**Exercise**
Quote exactly the lines between the line containing "for (const length" and the line containing "bpy.data.objects.remove(obj)", counting those two lines as part of the range. Leave the rest out.

* begin *

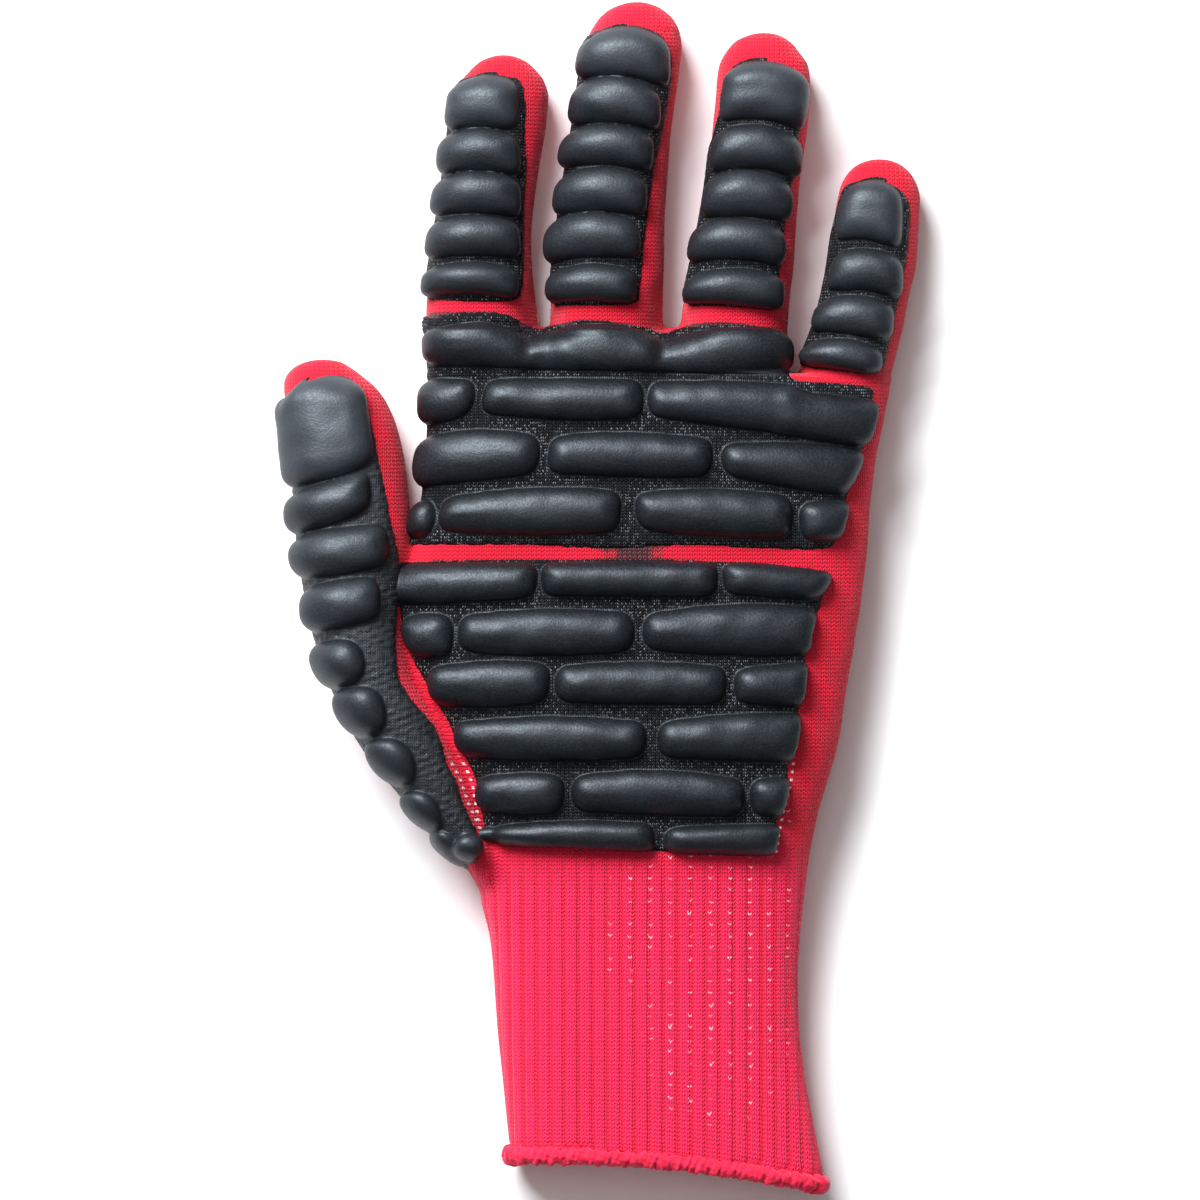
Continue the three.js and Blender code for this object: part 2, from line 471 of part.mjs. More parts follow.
// ------------------------------------------------------------- the cuff's rolled hem
function makeHem() {
  const end = HAND[HAND.length - 1],
    radius = HEM_DIAMETER / 2,
    steps = 36,
    rings = [];
  const middle = (angle) => {
    const row = {
      ...end,
      xl: end.xl + 0.6,
      xr: end.xr - 0.6,
      zt: end.zt - 0.8,
      zb: radius,
    };
    const [x, z] = sectionPoint(row, ROUND.hand, angle);
    const t = Math.min(1, Math.max(0, (x - end.xl) / (end.xr - end.xl)));
    return new THREE.Vector3(
      x,
      end.y - end.drop * t + end.bow * 4 * t * (1 - t) - radius - HEM_GAP - HEM_EASE,
      z,
    );
  };
  for (let i = 0; i < steps; i++) {
    const angle = (2 * Math.PI * i) / steps,
      centre = middle(angle),
      along = middle(angle + 0.05).sub(middle(angle - 0.05)).normalize(),
      side = new THREE.Vector3(0, 1, 0).cross(along).normalize(),
      up = new THREE.Vector3().crossVectors(along, side).normalize();
    const ring = [];
    for (let j = 0; j < HEM_SIDES; j++) {
      const turn = (2 * Math.PI * (j + 0.5)) / HEM_SIDES;
      const p = centre
        .clone()
        .addScaledVector(side, radius * Math.cos(turn))
        .addScaledVector(up, radius * Math.sin(turn));
      ring.push([p.x, p.y, Math.max(0, p.z)]);
    }
    rings.push(ring);
  }
  return solid(bodyFromRings(rings, true));
}

// ------------------------------------------------------------------ the pad panels
// The section's curve from below its left side over the top to its right side, with
// s the length along it, zero at the left side.
function curveAt(form, y) {
  const row = rowAt(form.rows, y),
    points = [];
  const steps = 72;
  for (let i = 0; i <= steps; i++) {
    const angle = Math.PI * (1.3 - (1.3 * i) / steps);
    const [x, z] = sectionPoint(row, form.round, angle);
    points.push({ x, z, s: 0 });
  }
  for (let i = 1; i < points.length; i++)
    points[i].s =
      points[i - 1].s +
      Math.hypot(points[i].x - points[i - 1].x, points[i].z - points[i - 1].z);
  let left = points[0];
  for (const p of points) if (p.x < left.x) left = p;
  const zero = left.s;
  for (const p of points) p.s -= zero;
  return { row, points };
}
function lengthAtX(curve, x) {
  if (x <= curve.row.xl) return x - curve.row.xl;
  const top = curve.points.filter((p) => p.s >= 0);
  for (let i = 1; i < top.length; i++)
    if (top[i].x >= x) {
      const a = top[i - 1],
        b = top[i],
        t = (x - a.x) / Math.max(1e-9, b.x - a.x);
      return a.s + (b.s - a.s) * t;
    }
  return top[top.length - 1].s;
}
function pointAtLength(curve, s) {
  const p = curve.points;
  let i = 1;
  while (i < p.length - 1 && p[i].s < s) i++;
  const a = p[i - 1],
    b = p[i],
    t = (s - a.s) / Math.max(1e-9, b.s - a.s);
  const i0 = Math.max(0, i - 3),
    i1 = Math.min(p.length - 1, i + 2);
  const dx = p[i1].x - p[i0].x,
    dz = p[i1].z - p[i0].z,
    length = Math.hypot(dx, dz) || 1;
  return {
    x: a.x + (b.x - a.x) * t,
    z: a.z + (b.z - a.z) * t,
    nx: -dz / length,
    nz: dx / length,
  };
}
// Whether a point lies within a form grown by a gap.
function within(form, x, y, z, gap) {
  const rows = form.rows;
  if (y > rows[0].y + gap || y < rows[rows.length - 1].y - gap) return false;
  const row = rowAt(rows, y);
  const half = (row.xr - row.xl) / 2 + gap,
    middle = row.zb + 0.42 * (row.zt - row.zb);
  const u = Math.abs(x - (row.xl + row.xr) / 2) / half;
  const v =
    z > middle
      ? (z - middle) / (row.zt - middle + gap)
      : (middle - z) / (middle - row.zb + gap);
  const n = z > middle ? form.round[0] : form.round[1];
  return Math.pow(u, n) + Math.pow(v, n) < 1;
}
// A point of a panel at station y and curve length s, rise above the knit. Where a
// neighbouring form stands in the way, the panel climbs over it.
function onPanel(form, y, s, rise) {
  const p = pointAtLength(curveAt(form, y), s);
  const x = p.x + p.nx * SEAT_GAP;
  let z = p.z + p.nz * SEAT_GAP,
    climb = 0;
  const others = Object.values(FORMS).filter(
    (f) => f !== form && !(form.extends === f),
  );
  while (climb < 18 && others.some((f) => within(f, x, y, z + climb, CLIMB_GAP)))
    climb += 0.1;
  z += climb;
  const lean = Math.min(1, climb / 2),
    nx = p.nx * (1 - lean),
    nz = p.nz * (1 - lean) + lean,
    length = Math.hypot(nx, nz);
  return [x + (nx / length) * rise, y, z + (nz / length) * rise];
}

// The cushion's rounded edge: how far in from the edge, as a share of its half
// height, and how high it has risen there, as a share of the cushion's height.
const EDGE = [
  { in: 0, rise: 0.06 },
  { in: 0.34, rise: 0.8 },
  { in: 1, rise: 1 },
];
// The lines along a row of cushions, from its upper edge to its lower edge.
const BAND = [
  { v: 1, rise: EDGE[0].rise },
  { v: 0.64, rise: EDGE[1].rise },
  { v: 0, rise: EDGE[2].rise },
  { v: -0.64, rise: EDGE[1].rise },
  { v: -1, rise: EDGE[0].rise },
];
const STATION = 7; // longest step along a cushion

// A panel is one moulding. Its top is a set of lines across it, with the cushions
// risen out of the skin, and its underside is a plainer set of lines. Neighbouring
// lines are zipped together, whatever number of points each one has. crowd over 1
// brings the skin's columns closer together at the left side, where the hand rounds off.
function makePanel(form, skin, rows, height, crowd = 1) {
  const vertices = [],
    faces = [];
  const put = (y, s, rise) => {
    vertices.push(onPanel(form, y, s, rise));
    return vertices.length - 1;
  };
  const edgeLengths = (y) => {
    const row = rowAt(skin, y),
      curve = curveAt(form, y);
    return [lengthAtX(curve, row.xl), lengthAtX(curve, row.xr)];
  };
  const skinLine = (row, columns, rise) => {
    const line = [];
    for (let j = 0; j <= columns; j++) {
      const t = Math.pow(j / columns, crowd),
        y = row.y - (row.wave || 0) * Math.pow(Math.sin(3 * Math.PI * t), 2);
      const [from, to] = edgeLengths(y);
      line.push(put(y, from + (to - from) * t, rise));
    }
    return line;
  };
  const bandLine = (cushions, d) => {
    const line = [];
    const first = cushions[0],
      last = cushions[cushions.length - 1];
    const yOf = (c, t, v) => {
      const u = 2 * t - 1,
        bowed = c.arch * (1 - u * u);
      const top = c.tl + (c.tr - c.tl) * t + bowed,
        bottom = c.bl + (c.br - c.bl) * t + bowed;
      return bottom + ((top - bottom) * (v + 1)) / 2;
    };
    const yLeft = yOf(first, 0, d.v);
    line.push(put(yLeft, edgeLengths(yLeft)[0], SKIN));
    for (const c of cushions) {
      const wide = c.xr - c.xl,
        tall = (c.tl + c.tr - c.bl - c.br) / 2,
        end = Math.min(tall / 2, wide / 2);
      const across = EDGE.map((e) => ({ x: e.in * end, rise: e.rise }));
      const steps = Math.max(0, Math.ceil((wide - 2 * end) / STATION));
      for (let i = 1; i < steps; i++)
        across.push({ x: end + ((wide - 2 * end) * i) / steps, rise: 1 });
      if (wide - 2 * end > 0.5) across.push({ x: wide - end, rise: 1 });
      for (const e of EDGE.slice(0, 2).reverse())
        across.push({ x: wide - e.in * end, rise: e.rise });
      for (const a of across) {
        const t = a.x / wide,
          fromEnd = Math.min(a.x, wide - a.x);
        const pinch = Math.pow(Math.max(0, 1 - fromEnd / end), 2) * 0.4;
        const y = yOf(c, t, d.v * (1 - pinch)),
          curve = curveAt(form, y),
          from = lengthAtX(curve, c.xl);
        line.push(
          put(
            y,
            from + (lengthAtX(curve, c.xr) - from) * t,
            SKIN + height * a.rise * d.rise,
          ),
        );
      }
    }
    const yRight = yOf(last, 1, d.v);
    line.push(put(yRight, edgeLengths(yRight)[1], SKIN));
    return line;
  };
  const gap = (a, b) =>
    Math.hypot(
      vertices[a][0] - vertices[b][0],
      vertices[a][1] - vertices[b][1],
      vertices[a][2] - vertices[b][2],
    );
  const zip = (upper, lower, turned) => {
    let a = 0,
      b = 0;
    while (a < upper.length - 1 || b < lower.length - 1) {
      const moveUpper =
        b === lower.length - 1 ||
        (a < upper.length - 1 &&
          gap(upper[a + 1], lower[b]) <= gap(upper[a], lower[b + 1]));
      const face = moveUpper
        ? [upper[a], lower[b], upper[a + 1]]
        : [upper[a], lower[b], lower[b + 1]];
      if (moveUpper) a++;
      else b++;
      faces.push(turned ? [face[0], face[2], face[1]] : face);
    }
  };

  const columns = Math.max(9, Math.round((skin[2].xr - skin[2].xl) / 5));
  const top = [skinLine(skin[0], columns, SKIN)];
  for (const cushions of rows)
    for (const d of BAND) top.push(bandLine(cushions, d));
  top.push(skinLine(skin[skin.length - 1], columns, SKIN));

  const bottom = [skinLine(skin[0], columns, 0)];
  for (let i = 1; i < skin.length; i++) {
    const steps = Math.ceil((skin[i - 1].y - skin[i].y) / SKIN_STEP);
    for (let k = 1; k <= steps; k++)
      bottom.push(
        skinLine(
          rowAt(skin, skin[i - 1].y + ((skin[i].y - skin[i - 1].y) * k) / steps),
          columns,
          0,
        ),
      );
  }
  for (let i = 1; i < top.length; i++) zip(top[i - 1], top[i], false);
  for (let i = 1; i < bottom.length; i++) zip(bottom[i - 1], bottom[i], true);
  zip(top.map((l) => l[0]), bottom.map((l) => l[0]), false);
  zip(top.map((l) => l[l.length - 1]), bottom.map((l) => l[l.length - 1]), true);
  zip(top[0], bottom[0], true);
  zip(top[top.length - 1], bottom[bottom.length - 1], false);
  return solid({ vertices, faces });
}

// ------------------------------------------------------------------- the assembly
const knitRed = new THREE.MeshStandardMaterial({
  color: 0xe8173f,
  roughness: 0.85,
  metalness: 0,
});
const hemRed = new THREE.MeshStandardMaterial({
  color: 0xf0204a,
  roughness: 0.85,
  metalness: 0,
});
const rubberBlack = new THREE.MeshStandardMaterial({
  color: 0x1b1d20,
  roughness: 0.5,
  metalness: 0,
});

const glove = new THREE.Group();
glove.name = "impact_glove";
glove.position.set(-ORIGIN.x, -ORIGIN.y, 0);
function addPiece(name, body, material) {
  const mesh = body.getMesh(),
    stride = mesh.numProp,
    positions = new Float32Array(mesh.numVert * 3);
  for (let i = 0; i < mesh.numVert; i++)
    for (let k = 0; k < 3; k++)
      positions[3 * i + k] = mesh.vertProperties[i * stride + k];
  const geometry = new THREE.BufferGeometry();
  geometry.setAttribute("position", new THREE.BufferAttribute(positions, 3));
  geometry.setIndex(new THREE.BufferAttribute(mesh.triVerts, 1));
  geometry.computeVertexNormals();
  const piece = new THREE.Mesh(geometry, material);
  piece.name = name;
  glove.add(piece);
}

addPiece("knit_liner", makeLiner(), knitRed);
addPiece("cuff_hem", makeHem(), hemRed);
const oneByOne = (cushions) => cushions.map((c) => [c]);
// Splits a table of cushions into rows of the given lengths.
function inRows(cushions, lengths) {
  const rows = [];
  let at = 0;
  for (const length of lengths) rows.push(cushions.slice(at, (at += length)));
  return rows;
}
const panels = [
  { name: "pad_index", form: FORMS.index, skin: SKIN_INDEX, rows: oneByOne(CUSHIONS_INDEX), height: PAD_RISE },
  { name: "pad_middle", form: FORMS.middle, skin: SKIN_MIDDLE, rows: oneByOne(CUSHIONS_MIDDLE), height: PAD_RISE },
  { name: "pad_ring", form: FORMS.ring, skin: SKIN_RING, rows: oneByOne(CUSHIONS_RING), height: PAD_RISE },
  { name: "pad_little", form: FORMS.little, skin: SKIN_LITTLE, rows: oneByOne(CUSHIONS_LITTLE), height: PAD_RISE },
  { name: "pad_thumb", form: FORMS.thumb, skin: SKIN_THUMB, rows: oneByOne(CUSHIONS_THUMB), height: THUMB_RISE },
  {
    name: "pad_palm_upper",
    form: PALM_SEAT,
    skin: SKIN_UPPER,
    rows: inRows(CUSHIONS_UPPER, [3, 3, 3, 4]),
    height: PAD_RISE,
    crowd: 1.45,
  },
  {
    name: "pad_palm_lower",
    form: PALM_SEAT,
    skin: SKIN_LOWER,
    rows: inRows(CUSHIONS_LOWER, [3, 3, 3, 2, 3, 2]),
    height: PAD_RISE,
    crowd: 1.2,
  },
];
for (const p of panels)
  addPiece(p.name, makePanel(p.form, p.skin, p.rows, p.height, p.crowd), rubberBlack);

export default glove;
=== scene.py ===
import bpy
import numpy as np
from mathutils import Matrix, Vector


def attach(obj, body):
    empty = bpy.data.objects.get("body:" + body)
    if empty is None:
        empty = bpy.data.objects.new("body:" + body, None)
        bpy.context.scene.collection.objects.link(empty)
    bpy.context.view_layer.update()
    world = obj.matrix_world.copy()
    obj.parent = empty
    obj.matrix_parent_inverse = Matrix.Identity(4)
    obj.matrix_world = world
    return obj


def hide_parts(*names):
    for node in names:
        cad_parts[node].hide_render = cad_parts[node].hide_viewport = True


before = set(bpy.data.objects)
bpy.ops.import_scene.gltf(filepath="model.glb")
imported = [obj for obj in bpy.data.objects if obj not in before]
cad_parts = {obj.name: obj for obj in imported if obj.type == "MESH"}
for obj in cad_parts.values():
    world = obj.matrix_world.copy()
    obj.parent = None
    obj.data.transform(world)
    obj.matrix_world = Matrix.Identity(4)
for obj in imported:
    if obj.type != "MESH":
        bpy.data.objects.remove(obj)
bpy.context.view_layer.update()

# ---------------------------------------------------------------- sizes (mm)
ORIGIN = (-0.26, 0.44)  # middle of the glove's outline in the drawing's frame
WALL = 1.7  # knit thickness
FLOOR_DROP = 0.7  # how much a section's underside is flattened
DIGIT = (2.4, 3.0)  # roundness of a finger's section, upper and lower half
BODY = (3.0, 4.0)  # roundness of the hand's section
CUFF_END = -120.9  # the knit's last course, inside the rolled hem
HEM = 3.9  # thickness of the rolled hem
PAD = 4.4  # height of a cushion over the knit
SKIN = 0.75  # thickness of the rubber between the cushions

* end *

**Solved problem**
  for (const length of lengths) rows.push(cushions.slice(at, (at += length)));
  return rows;
}
const panels = [
  { name: "pad_index", form: FORMS.index, skin: SKIN_INDEX, rows: oneByOne(CUSHIONS_INDEX), height: PAD_RISE },
  { name: "pad_middle", form: FORMS.middle, skin: SKIN_MIDDLE, rows: oneByOne(CUSHIONS_MIDDLE), height: PAD_RISE },
  { name: "pad_ring", form: FORMS.ring, skin: SKIN_RING, rows: oneByOne(CUSHIONS_RING), height: PAD_RISE },
  { name: "pad_little", form: FORMS.little, skin: SKIN_LITTLE, rows: oneByOne(CUSHIONS_LITTLE), height: PAD_RISE },
  { name: "pad_thumb", form: FORMS.thumb, skin: SKIN_THUMB, rows: oneByOne(CUSHIONS_THUMB), height: THUMB_RISE },
  {
    name: "pad_palm_upper",
    form: PALM_SEAT,
    skin: SKIN_UPPER,
    rows: inRows(CUSHIONS_UPPER, [3, 3, 3, 4]),
    height: PAD_RISE,
    crowd: 1.45,
  },
  {
    name: "pad_palm_lower",
    form: PALM_SEAT,
    skin: SKIN_LOWER,
    rows: inRows(CUSHIONS_LOWER, [3, 3, 3, 2, 3, 2]),
    height: PAD_RISE,
    crowd: 1.2,
  },
];
for (const p of panels)
  addPiece(p.name, makePanel(p.form, p.skin, p.rows, p.height, p.crowd), rubberBlack);

export default glove;
=== scene.py ===
import bpy
import numpy as np
from mathutils import Matrix, Vector


def attach(obj, body):
    empty = bpy.data.objects.get("body:" + body)
    if empty is None:
        empty = bpy.data.objects.new("body:" + body, None)
        bpy.context.scene.collection.objects.link(empty)
    bpy.context.view_layer.update()
    world = obj.matrix_world.copy()
    obj.parent = empty
    obj.matrix_parent_inverse = Matrix.Identity(4)
    obj.matrix_world = world
    return obj


def hide_parts(*names):
    for node in names:
        cad_parts[node].hide_render = cad_parts[node].hide_viewport = True


before = set(bpy.data.objects)
bpy.ops.import_scene.gltf(filepath="model.glb")
imported = [obj for obj in bpy.data.objects if obj not in before]
cad_parts = {obj.name: obj for obj in imported if obj.type == "MESH"}
for obj in cad_parts.values():
    world = obj.matrix_world.copy()
    obj.parent = None
    obj.data.transform(world)
    obj.matrix_world = Matrix.Identity(4)
for obj in imported:
    if obj.type != "MESH":
        bpy.data.objects.remove(obj)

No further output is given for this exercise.